The latest figures from Nav show that more than 400,000 people are registered as a job-seeker in Norway. It's the highest level since World War II.
Norway's latest unemployment figures make grim reading. The Norwegian Labour and Welfare Administration (Nav) reports that more than 400,000 people are currently registered as a job-seeker in Norway. The number includes those who have been temporarily laid off, or permittert.
To put that figure in context, the current population of Norway is 5.36 million.
Travel and retail hardest hit
“We have seen a drastic deterioration in the labor market over the past month. A large number of people have been laid off. There are now over 400,000 people registered as job seekers,” said Nav's Sigrun Vågeng in a statement. She also explained Norway's emergency measures have hit some industries harder than others, notably in retail and travel.
10.7 per cent of Norway's workforce is now registered as a job seeker. That's an increase from last month of 235,000 people, an astonishing 360% increase.
The figures differ from the unemployment figure produced by Statistics Norway, which does not include temporary layoffs.

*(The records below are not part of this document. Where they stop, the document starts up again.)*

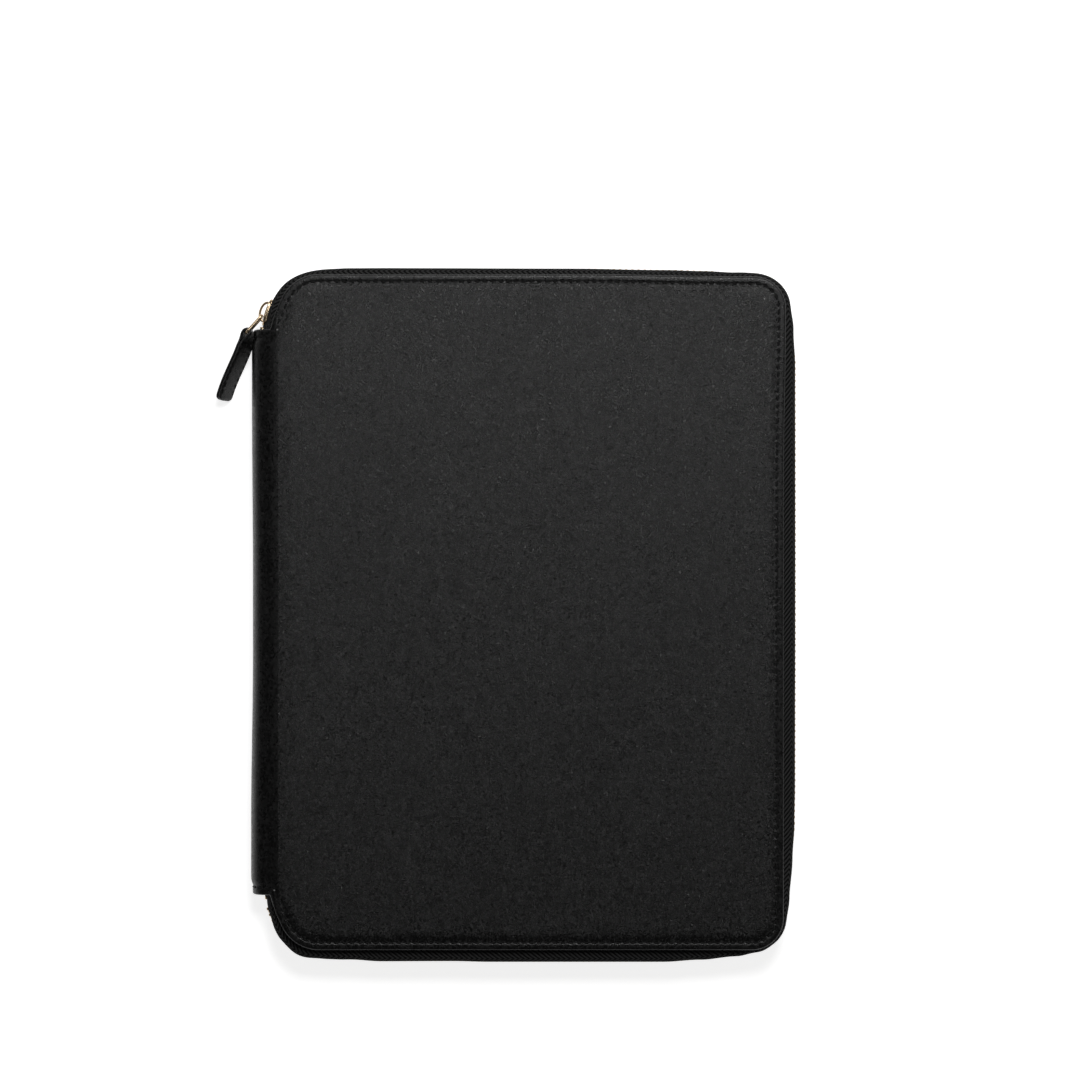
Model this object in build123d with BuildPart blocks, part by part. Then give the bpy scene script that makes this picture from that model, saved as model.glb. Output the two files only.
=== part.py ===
"""Zip-around leather portfolio case, closed and lying on its back cover.

Frame: origin at the centre of the back cover's underside, +X from the spine to the fore edge,
+Y up the page, +Z from the back cover to the front cover. Millimetres.
"""

import os
from math import cos, radians, sin

from build123d import *

os.makedirs("parts", exist_ok=True)

# ---- driving dimensions -----------------------------------------------------------------------
case_thickness = 24.0
mid_z = case_thickness / 2
fore_edge = 130.0                  # covers' edge on the side away from the spine
half_height = 164.0                # covers' top and bottom edges
fore_corner_radius = 15.5
spine_corner_radius = 20.0         # covers' corners beside the spine
spine_corner_centre = (-97.4, 144.0)
spine_corner_turn = 66.0           # degrees turned before the edge runs straight to the notch
notch_x = -122.2                   # where a cover's edge meets the end of the spine leather
spine_half_length = 137.5

# layers of one cover, outside to inside
leather_thickness = 1.3
foam_thickness = 1.0
board_thickness = 1.8
tape_thickness = 0.6
lining_top = 5.4                   # inner face of the back cover's lining
rim_height = leather_thickness + foam_thickness + board_thickness
ply_gap = 0.1                      # beside a layer that sits inside a rim
layer_left = -117.0                # foam, board and tapes stop short of the rounded spine

# rounded spine
spine_axis_x = -118.0
spine_radius = case_thickness / 2
spine_stiffener_thickness = 0.6
spine_lining_thickness = 0.6
spine_half_angle = 39.0            # the spine's own share of the round, each side of level
cover_round_angle = 51.0           # the covers' leather takes over from here

# zip chain, run round the case on one tangent line
chain_spine_x = -123.0
chain_spine_radius = 30.0
chain_top = 167.6
chain_fore_x = 133.6
chain_fore_radius = 19.1
chain_end_y = 131.0                # the tapes' ends, tucked inside the spine
end_tape_z = 19.2                  # the front tape's root edge where it runs into the spine
tape_wall = 0.7
tape_flange_inset = 9.0            # how far in from a cover's edge the tape is sewn
tooth_pitch_target = 3.0
tooth_length = 1.3
tooth_width = 2.4
tooth_tip_z = 12.6                 # front teeth: the end next to the other row
tooth_root_z = 15.2
split_turn = 54.4                  # degrees round the corner where covers and spine share the zip
split_setback = 0.3                # from the split to either tape
back_end_setback = 2.4             # the back tape's ends leave room for the tooth on the split
stop_from_end = 8.0                # metal stops, measured along the zip from its ends
stop_length = 2.0
end_teeth_from = 10.0              # nearest tooth to either end of the zip

# pieces on the linings
pocket_corner_radius = 6.0
pocket_edge_chamfer = 0.3
pad_pocket_size = (214.0, 196.0, 1.2)
pad_pocket_centre = (14.0, -46.0)
pen_loop_centre = (-106.0, 6.0)
pen_loop_outer = (11.0, 46.0, 10.4)
pen_loop_wall = 1.2
pen_loop_corner_radius = 3.5
document_pocket_size = (212.0, 176.0, 1.2)
document_pocket_centre = (12.0, -60.0)
card_pocket_sizes = [(104.0, 88.0), (104.0, 74.0), (104.0, 60.0)]
card_pocket_base_y = 46.0
card_pocket_x = -34.0
card_pocket_thickness = 0.8
card_pocket_corner_radius = 4.0

# slider, riding on the spine end's turn of the zip
slider_turn = 72.0
slider_half_turn = 11.5
slider_plate = 1.1
slider_inner_gap = 1.5             # from the chain's line to either plate
slider_half_depth = 4.6
flange_depth = 1.0
flange_gap = 0.65
neck_turns = (76.0, 82.0)
neck_thickness = 0.6
crown_turns = (66.5, 81.0)
crown_outer = 5.6                  # from the chain's line
crown_half_depth = 2.2
crown_fillet = 1.4
pivot_turn = 76.9
pivot_out = 3.75
pin_clearance = 0.25

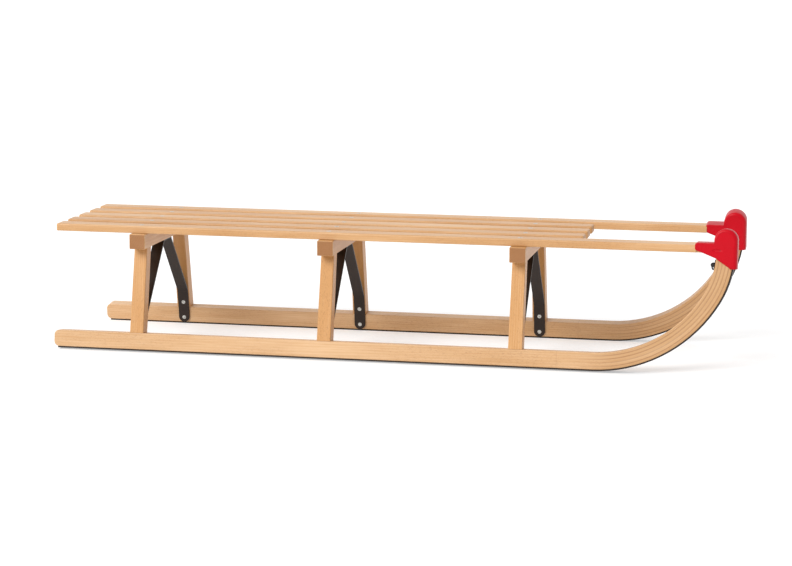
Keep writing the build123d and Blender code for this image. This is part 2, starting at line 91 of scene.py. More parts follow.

However, the Nav figures give a true picture of how many people are not working at any one time.
Nav counts temporary layoffs as unemployed
Broken down, the total job-seeker figure includes more than 300,000 people classed as ‘completely unemployed'. Almost 100,000 are partly unemployed.
Along with the “regular” unemployed, these figures include the vast number of workers who have been temporarily laid off and, in theory at least, could return to the same job once the coronavirus crisis passes.
“This means that very many unemployed people may have a job to go back to when the situation is normalized and the activity in society gradually resumes, said Torbjørn Røe Isaksen,” Norway's Minister of Labour and Social Affairs.
The reason for the inclusion of those temporarily laid off is that they are required to register with Nav to get the benefits. At the time of writing, the government has increased the amount of money received by those laid off.
“An unparalleled situation”
“These are dramatic numbers, which are unparalleled. We are hit by three things at once: The pandemic has caused a huge shock to the world economy, the oil price has fallen dramatically, and the measures we have taken to prevent collapse in the health care system have major economic consequences,” Isaksen told NRK.
Read more: The Latest News on Coronavirus in Norway
The Minister went to say he understands that even though many will return to work, the situation right now is difficult. “The situation is dramatic for the individual who is laid off or dismissed, but also for families and for the whole community. That is why the government, together with Parliament, is launching powerful economic measures and strengthening a number of welfare schemes,” he said.
Jørn Eggum is the leader of Norway's United Federation of Trade Unions (Fellesforbundet). He told E24 he can barely believe what he reads and described the figures as absolutely insane: “The coronavirus crisis is a bomb into our entire social model, our welfare and our future.”
He also said the trade union movement are proposing measures to safeguard people's security in everyday life, but also forward-looking measures to restart and maintain value creation and jobs. “The government must listen to us and the industry. If they do, there is hope for workers and families who now have heavy days,” he added.
When will things change?
At the time of writing, Norway's emergency measures are in place until 13 April. The decision will be taken on whether to extend all or some of the measures on 8 April. However, many businesses will not be able to simply return to “normal” and bring all their staff back immediately.
NHO's Chief Economist Øystein Dørum told E24 that many of Norway's most important trading partners also have restrictions in place:
“There is a sharp decline in the global economy. Regardless of Norwegian control measures, unemployment figures would now have been ugly, but not as bad as they are now. It is clear that the longer the crisis lasts, the more temporary layoffs will be turned into permanent job losses, because more companies will succumb.”